The world hasn’t seen a peak in pesticide usage overall or per acre, but there may have been a peak in per calorie of food.
The value of pesticides in modern agriculture is indisputable. Without them yields would probably be about half of what we see. That would mean either a massive conversion to additional cropland, labor costs from working the land, or we wouldn’t be able to feed the world. But we may be overusing pesticides relative to the optimum. China in particular.
Integrated pest management is the solution I see most often as to how to cut pesticide usage. It’s a fairly broad term that encompasses a range of tactics to control pests. The main barrier to expanding IPM is that it requires specialized knowledge and training, so labor costs come into play. IPM may be a bit like recycling in that regard, where labor can substitute for environmental harm. But in a world of growing wealth, and urbanizing, peaking, and aging population, solutions that involve more labor are not very attractive. This is probably an area where advancements in precision agriculture will be important.
Agglomerationists
Anton Howes discussed “the agglomerationists” in his newsletter this week. The idea that having more and better connected people fosters commerce and creates wealth is a thread that connects a range of policy views: pronatalism, urbanism, free trade, and free migration, for instance. This is something I have been thinking for a while and am grateful that Anton has articulated the concept better than I have.
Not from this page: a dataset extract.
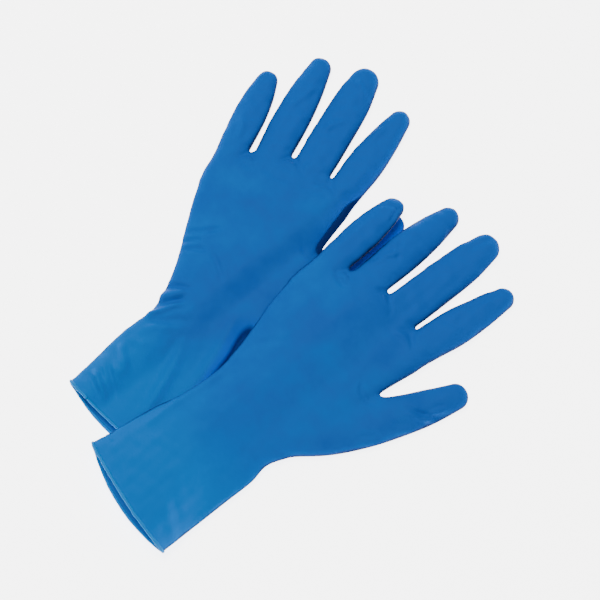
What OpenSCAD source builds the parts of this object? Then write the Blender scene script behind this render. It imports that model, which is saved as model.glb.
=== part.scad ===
// A pair of long-cuff rubber gloves, one laid across the other.
// Each glove is one hollow dipped skin with a rolled bead at the cuff. Its zones
// are separate nodes, joined where the skin bends: cuff, hand, thumb and fingers.
//
// Both gloves share one pattern. Its +y runs from the wrist to the fingertips and
// its +x points to the thumb side, with the wrist's middle at [0, 0].

/* [Glove] */
// Length of the cuff, from its rim to the wrist
cuff_l = 80; // [70:1:90]
// Thickness of the rubber skin
wall = 0.4; // [0.3:0.1:0.6]
// Diameter of the rolled bead round the cuff's rim
bead_d = 2.2; // [1.8:0.1:2.4]
// Height of the open cuff at its rim
mouth_h = 13; // [11:0.5:14]
// Height of the skin over the wrist
wrist_h = 11.5; // [10:0.5:13]
// Height of the skin over the palm
palm_h = 13; // [11:0.5:14]
// Height of the fingers at their roots
finger_h = 10; // [9:0.5:11]

/* [Fingers] */
// Length of the little finger beyond its web
little_l = 59; // [52:1:64]
// Length of the ring finger beyond its web
ring_l = 79; // [70:1:84]
// Length of the middle finger beyond its web
middle_l = 81; // [72:1:88]
// Length of the index finger beyond its web
index_l = 71; // [64:1:78]
// Length of the thumb beyond its web
thumb_l = 54; // [48:1:58]

/* [Layout] */
// Turn of the lower glove against the upper one, in degrees
lower_turn = 22; // [20:1:24]
// Bend of the lower glove's cuff at its wrist, in degrees
lower_cuff_bend = 8; // [6:1:10]
// Height that the upper glove is raised where it lies on the lower one
raise_h = 8.8; // [8.6:0.1:10]
// Height that is left to the lower glove under the upper one, as a share
pressed = 0.56; // [0.5:0.02:0.58]

/* [Hidden] */

LOWER = 0;
UPPER = 1;
THUMB = 0;
INDEX = 1;
MIDDLE = 2;
RING = 3;
LITTLE = 4;
skin_blue = [0, 0.42, 0.71];
bead_blue = [0.1, 0.52, 0.8];

// Where each glove's wrist lies on the surface, from the middle of the pair.
wrist_at = [[-16.13, -46.37], [46.37, -68.67]];
glove_turn = [lower_turn, 0];
cuff_bend = [lower_cuff_bend, 0];

// The outline of the cuff and the hand with its thumb: [y, left edge, right edge, height].
outline = [
    [-cuff_l, -46, 36, mouth_h], [-58, -43.3, 36, 12.5], [-33, -40, 36.2, 12],
    [-12, -35, 36.3, wrist_h], [0, -33.3, 34, wrist_h], [9, -33.3, 37.3, 12],
    [21, -34, 45.5, 12.3], [49, -39.8, 64.8, palm_h], [70, -46, 74.8, palm_h],
    [84, -48.8, 80.3, 12.4],
];
// The palm's own outline, from the thumb's web to the fingers': [y, left edge, right edge].
thumb_web = [45.5, 84];
palm_outline = [
    [84, -48.8, 45.5], [96, -50.8, 44], [114, -52.5, 47], [134.5, -53.4, 49.5],
];
hand_l = 134.5;
thumb_narrowing = 0.06;  // how much more of the width is the palm's at the wrist
// Where the webs divide the palm's width, from the little finger's side.
web_shares = [0, 0.224, 0.487, 0.771, 1];
web_depth = 2.4;       // height of the folded edge in a web
web_inset = 2;         // how far the skin's inner side stays behind a web
// The hand's far end bows forward, so the webs lie on an arc: its middle, and its rate.
web_mid_x = 10;
web_bow = 0.007;
// The cuff's rim leans to one side, and its lower layer reaches out further.
rim_lean = 0.093;
rim_bulge = 7;
rim_top_bulge = 2;
rim_mid_x = -5;
rim_half_w = 41;
rim_zone = 22;         // length of the cuff that takes part in the lean and the reach
rim_low_z = 4;         // the lower layer's points lie under this height

// The digits: [start inside the hand, bend point, tip, half width, tip's roundness].
digit_from = [[21, 15], [30.5, 90], [10.4, 100], [-17.2, 100], [-38.8, 92]];
digit_via = [[58, 63], [40.5, 150], [11.6, 150], [-18.2, 150], [-43.4, 140]];
digit_l = [thumb_l, index_l, middle_l, ring_l, little_l];
digit_w = [16, 12.7, 13.4, 12.4, 11.2];
digit_taper = [0.24, 0.02, 0, 0.01, 0.05];
digit_round = [7, 4.6, 6.5, 5.2, 6];
digit_fall = 0.12;     // how much lower a digit is at its tip, as a share
tip_round = 7;         // roundness of the tips, seen from the side
tip_share = 0.995;     // where the outer skin's last ring is, as a share of the digit
inner_tip_share = 0.978;
least_inner_h = 0.3;
least_inner_w = 0.15;
// Direction of each digit at its tip, in degrees from +y, and its web's middle.
digit_lean = [-15.5, -7.5, -1.3, 0.9, 3.9];
digit_web = [[64.5, 81], [38, 128.5], [11, 133.2], [-17.7, 128.5], [-42, 122]];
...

One can take the agglomeration principle in a different direction though and see it as a challenge. In any system characterized by returns to scale, there is likely to be a diminishing returns problem, and I think we see plenty of evidence of this nowadays with stagnating productivity, high cost of urban living, and subreplacement fertility, for instance. It may be that the real agglomeration challenge is not to increase the scale of the economy so much as to develop less scale-dependent modes of production. I’m not sure if this goal is possible or desirable, but it would be good to be open minded.